The second lawyer flips open a manila folder and scans the documents inside. “That’s correct, Greenwood Island in its entirety.”

She knows she ought to look at them, but she can’t bring herself to do so. She lifts her swaddled child to her nose and breathes in his scent. She and her son will have the means to live together on the island, free and untroubled among its tall trees, for the rest of their days, never needing to worry about money again. She’ll beachcomb and garden while he climbs the trees like a monkey and builds forts from windfall branches. And perhaps she’ll even invite a few other likeminded people from the Earth Now! Collective to join them. They’ll establish a self-sufficient community, far away from the world’s soul-killing inhumanity, from its Nixons and Kissingers, from its cancers and robotized, brain-dead conformists.

The lead lawyer clears his throat roughly. “The second, and lesser, beneficiary who’s been named is your uncle, Everett Greenwood. I trust this doesn’t come as a surprise, despite the fact that the two were estranged,” he says, clearing his throat again. “There is one slight anomaly, however, which I’d like to draw to your attention. It seems your father left another individual a not insignificant share, smaller than yours or your uncle’s, certainly, yet a sizeable one regardless. A man named Liam Feeney.”

Hearing this name it’s as though she’s ripped from a dream. “Is he Irish?” she says. “This man?”

The lead lawyer turns to the other lawyer, who nods. “We have a Dublin address, so probably, yes. But this amendment is unusual, made late in your father’s life, possibly under the duress of his illness. So it’s our recommendation that you dispute it.”

In an instant, so much about her childhood and her father’s life comes smashing into focus. The silences. The brooding depressions. The self-enforced solitude. The anti-social veneer. The iron-clad routines. Why did he never confide in her? Did he judge her too antagonistic or too flighty to entrust with the truth? She could’ve helped him, or at least eased his burden. Perhaps she could have even reached out to Liam Feeney on his behalf. And suddenly an image comes over her: Harris in his study, listening to Feeney’s voice each night for all those hours over all those years—not to escape his daughter, but to be close to the one person denied him.

She remembers Harris once fetching her from the Vancouver lockup in his chauffeured Bentley, after she was taken into custody for occupying the offices of a mining company that was poisoning a vital watershed with heavy metals.
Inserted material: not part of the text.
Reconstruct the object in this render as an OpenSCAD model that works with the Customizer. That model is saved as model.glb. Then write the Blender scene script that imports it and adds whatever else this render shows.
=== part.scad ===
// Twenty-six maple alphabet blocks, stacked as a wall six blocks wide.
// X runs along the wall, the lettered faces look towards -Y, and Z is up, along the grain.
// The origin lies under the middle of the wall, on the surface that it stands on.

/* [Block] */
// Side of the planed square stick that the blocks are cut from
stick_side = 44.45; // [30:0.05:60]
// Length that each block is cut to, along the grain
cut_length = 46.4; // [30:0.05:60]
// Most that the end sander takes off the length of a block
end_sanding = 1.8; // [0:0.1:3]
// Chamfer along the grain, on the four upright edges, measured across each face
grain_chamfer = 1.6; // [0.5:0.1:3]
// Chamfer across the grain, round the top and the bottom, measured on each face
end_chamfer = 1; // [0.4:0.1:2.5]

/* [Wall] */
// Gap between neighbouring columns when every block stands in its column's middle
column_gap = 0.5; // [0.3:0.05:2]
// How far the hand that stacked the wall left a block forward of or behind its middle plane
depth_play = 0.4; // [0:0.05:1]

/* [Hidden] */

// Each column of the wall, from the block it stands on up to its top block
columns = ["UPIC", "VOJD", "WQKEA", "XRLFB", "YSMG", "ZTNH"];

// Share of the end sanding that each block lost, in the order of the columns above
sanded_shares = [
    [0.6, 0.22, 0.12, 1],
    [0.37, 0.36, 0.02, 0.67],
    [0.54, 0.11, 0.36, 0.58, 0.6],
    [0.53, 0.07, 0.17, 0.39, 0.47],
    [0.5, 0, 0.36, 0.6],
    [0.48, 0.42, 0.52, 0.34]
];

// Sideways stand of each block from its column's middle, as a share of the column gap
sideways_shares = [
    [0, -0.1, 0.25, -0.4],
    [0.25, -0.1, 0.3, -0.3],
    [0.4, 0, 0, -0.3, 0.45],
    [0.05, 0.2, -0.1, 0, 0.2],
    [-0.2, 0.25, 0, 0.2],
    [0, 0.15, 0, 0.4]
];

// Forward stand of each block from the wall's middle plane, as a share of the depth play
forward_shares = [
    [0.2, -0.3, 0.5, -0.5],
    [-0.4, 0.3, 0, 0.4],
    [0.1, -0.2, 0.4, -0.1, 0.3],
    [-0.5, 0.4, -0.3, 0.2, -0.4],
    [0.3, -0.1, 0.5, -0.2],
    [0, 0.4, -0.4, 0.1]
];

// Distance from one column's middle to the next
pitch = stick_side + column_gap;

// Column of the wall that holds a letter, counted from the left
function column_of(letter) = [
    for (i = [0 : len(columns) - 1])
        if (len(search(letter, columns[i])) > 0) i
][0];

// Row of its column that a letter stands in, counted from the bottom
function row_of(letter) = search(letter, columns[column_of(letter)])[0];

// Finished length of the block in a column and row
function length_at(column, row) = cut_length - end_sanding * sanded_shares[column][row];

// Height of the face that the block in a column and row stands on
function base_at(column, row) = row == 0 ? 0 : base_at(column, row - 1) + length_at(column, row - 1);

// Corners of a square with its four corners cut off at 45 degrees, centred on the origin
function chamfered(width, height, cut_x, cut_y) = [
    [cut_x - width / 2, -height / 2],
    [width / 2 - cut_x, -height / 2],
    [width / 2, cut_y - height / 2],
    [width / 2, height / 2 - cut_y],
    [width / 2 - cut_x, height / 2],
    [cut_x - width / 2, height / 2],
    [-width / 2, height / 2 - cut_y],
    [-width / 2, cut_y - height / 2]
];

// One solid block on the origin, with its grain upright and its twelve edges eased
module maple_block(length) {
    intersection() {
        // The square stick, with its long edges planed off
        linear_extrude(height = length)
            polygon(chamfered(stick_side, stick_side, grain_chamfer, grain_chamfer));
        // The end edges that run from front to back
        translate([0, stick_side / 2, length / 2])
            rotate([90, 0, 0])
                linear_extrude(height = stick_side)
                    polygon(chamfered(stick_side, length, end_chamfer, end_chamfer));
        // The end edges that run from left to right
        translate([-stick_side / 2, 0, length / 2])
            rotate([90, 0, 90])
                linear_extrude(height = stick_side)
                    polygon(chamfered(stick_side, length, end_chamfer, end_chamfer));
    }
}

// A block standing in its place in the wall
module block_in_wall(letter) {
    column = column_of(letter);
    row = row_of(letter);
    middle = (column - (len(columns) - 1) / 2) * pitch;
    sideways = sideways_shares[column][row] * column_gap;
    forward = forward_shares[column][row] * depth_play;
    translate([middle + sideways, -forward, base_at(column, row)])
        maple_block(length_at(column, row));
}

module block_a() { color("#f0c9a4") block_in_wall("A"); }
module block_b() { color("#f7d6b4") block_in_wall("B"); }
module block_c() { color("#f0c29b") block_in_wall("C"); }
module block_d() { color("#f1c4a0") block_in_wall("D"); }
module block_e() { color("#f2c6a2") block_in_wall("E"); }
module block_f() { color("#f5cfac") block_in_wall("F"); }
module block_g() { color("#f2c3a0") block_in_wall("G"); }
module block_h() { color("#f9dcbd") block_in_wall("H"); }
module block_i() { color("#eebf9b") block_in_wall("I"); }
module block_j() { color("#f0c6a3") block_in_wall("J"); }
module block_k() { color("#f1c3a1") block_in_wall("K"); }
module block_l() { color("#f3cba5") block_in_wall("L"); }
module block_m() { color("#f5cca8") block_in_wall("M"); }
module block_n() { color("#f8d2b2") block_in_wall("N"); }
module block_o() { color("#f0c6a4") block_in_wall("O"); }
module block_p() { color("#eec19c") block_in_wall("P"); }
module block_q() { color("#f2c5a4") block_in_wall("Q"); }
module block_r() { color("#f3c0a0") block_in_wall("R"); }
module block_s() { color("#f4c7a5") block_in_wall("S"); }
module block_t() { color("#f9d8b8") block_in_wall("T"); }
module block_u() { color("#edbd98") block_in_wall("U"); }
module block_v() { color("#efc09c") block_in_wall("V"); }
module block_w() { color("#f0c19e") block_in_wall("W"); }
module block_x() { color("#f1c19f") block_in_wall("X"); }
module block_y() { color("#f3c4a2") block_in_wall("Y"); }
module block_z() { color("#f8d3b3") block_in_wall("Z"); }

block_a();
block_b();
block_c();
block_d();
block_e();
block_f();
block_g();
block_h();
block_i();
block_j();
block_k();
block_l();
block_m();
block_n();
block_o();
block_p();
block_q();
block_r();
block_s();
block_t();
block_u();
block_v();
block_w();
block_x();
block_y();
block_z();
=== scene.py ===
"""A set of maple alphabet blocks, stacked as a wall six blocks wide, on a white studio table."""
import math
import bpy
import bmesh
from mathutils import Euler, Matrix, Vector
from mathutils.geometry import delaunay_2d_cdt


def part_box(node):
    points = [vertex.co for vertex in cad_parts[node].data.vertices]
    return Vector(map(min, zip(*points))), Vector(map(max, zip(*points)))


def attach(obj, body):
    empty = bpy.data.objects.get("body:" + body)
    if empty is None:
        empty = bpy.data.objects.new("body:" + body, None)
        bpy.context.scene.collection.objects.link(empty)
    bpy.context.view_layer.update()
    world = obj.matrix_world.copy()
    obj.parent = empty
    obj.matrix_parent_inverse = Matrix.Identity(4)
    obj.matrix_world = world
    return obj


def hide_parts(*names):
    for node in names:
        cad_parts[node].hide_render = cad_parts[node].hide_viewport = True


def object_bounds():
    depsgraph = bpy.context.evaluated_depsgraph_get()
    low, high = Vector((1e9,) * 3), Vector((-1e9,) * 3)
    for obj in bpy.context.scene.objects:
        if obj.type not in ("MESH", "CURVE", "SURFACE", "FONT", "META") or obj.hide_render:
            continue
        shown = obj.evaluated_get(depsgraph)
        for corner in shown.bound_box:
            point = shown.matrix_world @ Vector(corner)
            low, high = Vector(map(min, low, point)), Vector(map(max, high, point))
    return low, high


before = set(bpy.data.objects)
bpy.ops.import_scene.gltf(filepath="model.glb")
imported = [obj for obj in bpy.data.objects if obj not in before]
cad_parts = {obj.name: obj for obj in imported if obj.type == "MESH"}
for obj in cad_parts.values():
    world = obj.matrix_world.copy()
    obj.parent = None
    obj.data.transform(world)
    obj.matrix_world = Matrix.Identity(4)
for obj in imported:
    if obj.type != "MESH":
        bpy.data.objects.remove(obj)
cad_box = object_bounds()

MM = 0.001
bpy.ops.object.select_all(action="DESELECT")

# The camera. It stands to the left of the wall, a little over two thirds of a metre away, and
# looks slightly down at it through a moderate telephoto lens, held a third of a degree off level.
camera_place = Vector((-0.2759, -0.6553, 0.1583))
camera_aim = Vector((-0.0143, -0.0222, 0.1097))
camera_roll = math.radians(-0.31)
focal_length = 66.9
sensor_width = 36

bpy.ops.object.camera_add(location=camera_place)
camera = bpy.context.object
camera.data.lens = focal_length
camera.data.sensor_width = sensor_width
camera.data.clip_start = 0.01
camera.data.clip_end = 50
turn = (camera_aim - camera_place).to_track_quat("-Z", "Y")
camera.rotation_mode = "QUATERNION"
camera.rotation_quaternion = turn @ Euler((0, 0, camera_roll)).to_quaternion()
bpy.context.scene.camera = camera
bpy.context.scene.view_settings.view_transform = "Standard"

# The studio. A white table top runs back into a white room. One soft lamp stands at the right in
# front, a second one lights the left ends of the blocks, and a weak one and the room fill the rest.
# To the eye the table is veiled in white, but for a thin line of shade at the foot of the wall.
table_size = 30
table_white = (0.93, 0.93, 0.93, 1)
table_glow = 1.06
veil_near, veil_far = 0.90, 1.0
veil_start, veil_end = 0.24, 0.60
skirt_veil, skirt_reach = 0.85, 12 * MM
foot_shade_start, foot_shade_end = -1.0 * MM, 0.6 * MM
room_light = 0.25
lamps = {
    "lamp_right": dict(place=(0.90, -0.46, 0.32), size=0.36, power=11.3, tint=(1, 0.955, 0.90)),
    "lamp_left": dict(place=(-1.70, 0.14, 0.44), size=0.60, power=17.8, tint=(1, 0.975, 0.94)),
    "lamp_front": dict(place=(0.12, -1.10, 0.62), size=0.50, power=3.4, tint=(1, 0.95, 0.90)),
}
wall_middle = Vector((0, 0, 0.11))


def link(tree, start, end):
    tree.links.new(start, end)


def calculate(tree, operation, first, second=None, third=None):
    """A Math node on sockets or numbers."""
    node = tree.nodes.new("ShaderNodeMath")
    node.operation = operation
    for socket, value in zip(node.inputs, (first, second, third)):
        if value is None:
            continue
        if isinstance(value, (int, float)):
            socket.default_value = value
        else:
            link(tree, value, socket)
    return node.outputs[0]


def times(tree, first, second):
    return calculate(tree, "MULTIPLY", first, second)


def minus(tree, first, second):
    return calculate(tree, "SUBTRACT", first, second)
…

During the ride home he told her, to her surprise, that he’d like to see the old-growth and the watersheds preserved, too. “But we rarely get what we want in life,” he said. “There isn’t enough room for it all to fit.” At the time, she was convinced he was talking about his blindness, or the Inquiry, or the necessity of environmental destruction in the name of industry and prosperity. Now she’s certain he wasn’t.